- Directed by: William Berke
- Screenplay by: Julian Harmon
- Story by: Herbert Margolis; Louis Morheim;
- Produced by: William Berke; Jack Leewood;
- Starring: Hugh Beaumont Tom Neal Edward Brophy
- Cinematography: Jack Greenhalgh
- Edited by: Carl Pierson; Harry Reynolds;
- Music by: Bert Shefter
- Production company: Spartan Productions
- Distributed by: Lippert Pictures
- Release date: April 20, 1951;
- Running time: 56 minutes
- Country: United States
- Language: English

= Danger Zone (1951 film) =

1951 film directed by William A. Berke

Danger Zone is a 1951 American film noir directed by William Berke and starring Hugh Beaumont, Tom Neal and Edward Brophy. A low-budget second feature, it was distributed by the independent Lippert Pictures.

== Plot ==
Claire Underwood hires San Francisco private eye Dennis O'Brien to purchase a saxophone case at a yacht-party auction, but O'Brien is slugged and the case is stolen by Larry Dunlap.
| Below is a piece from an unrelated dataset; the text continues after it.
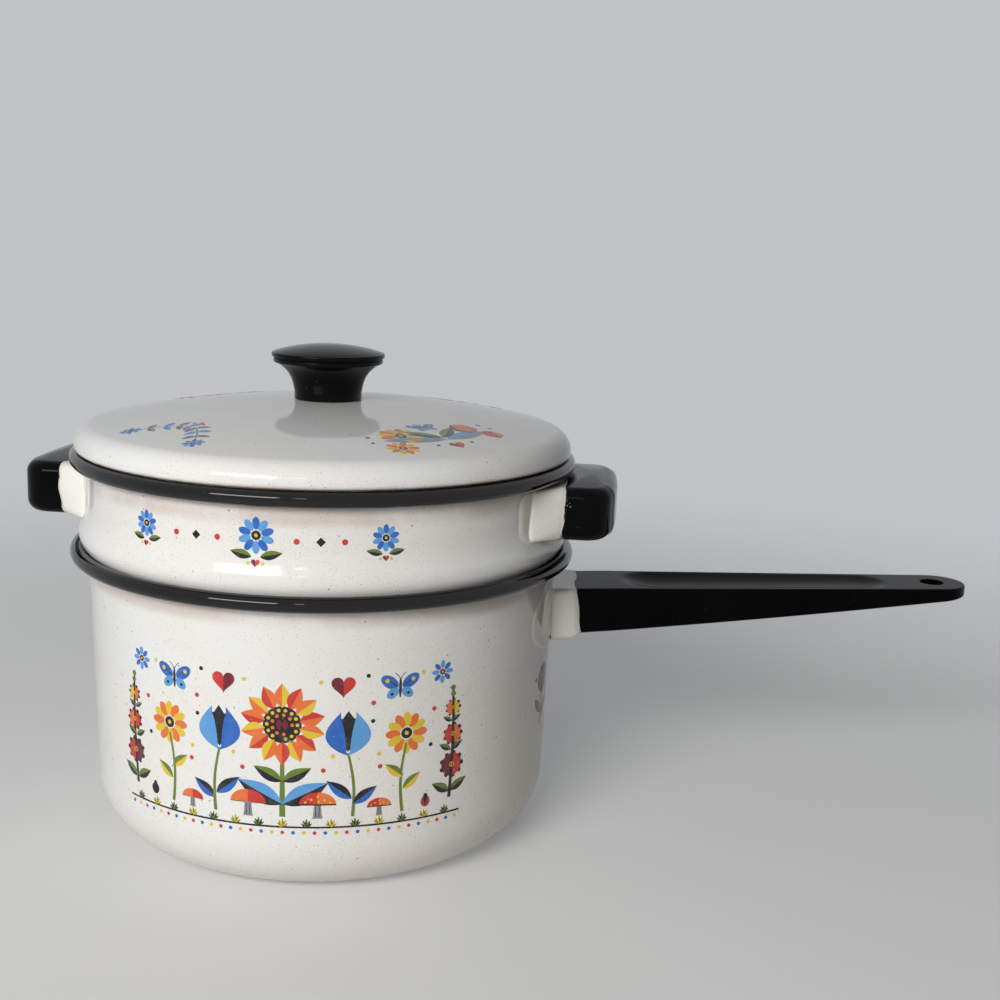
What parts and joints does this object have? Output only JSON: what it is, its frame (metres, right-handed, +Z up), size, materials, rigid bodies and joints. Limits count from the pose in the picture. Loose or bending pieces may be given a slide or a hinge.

O'Brien learns that Claire and Dunlap are rivals in a smuggling racket, and he seizes Claire just as she is about to leave the country with the case and its stolen jewels. He is then framed for the murder of Vicki Jason's husband. With the aid of Frederick Schickler, he proves his innocence when Vicki pulls a gun on her coconspirator and lover Edgar Spadely, another private detective, and Vicki admits her own guilt in the murder of her husband.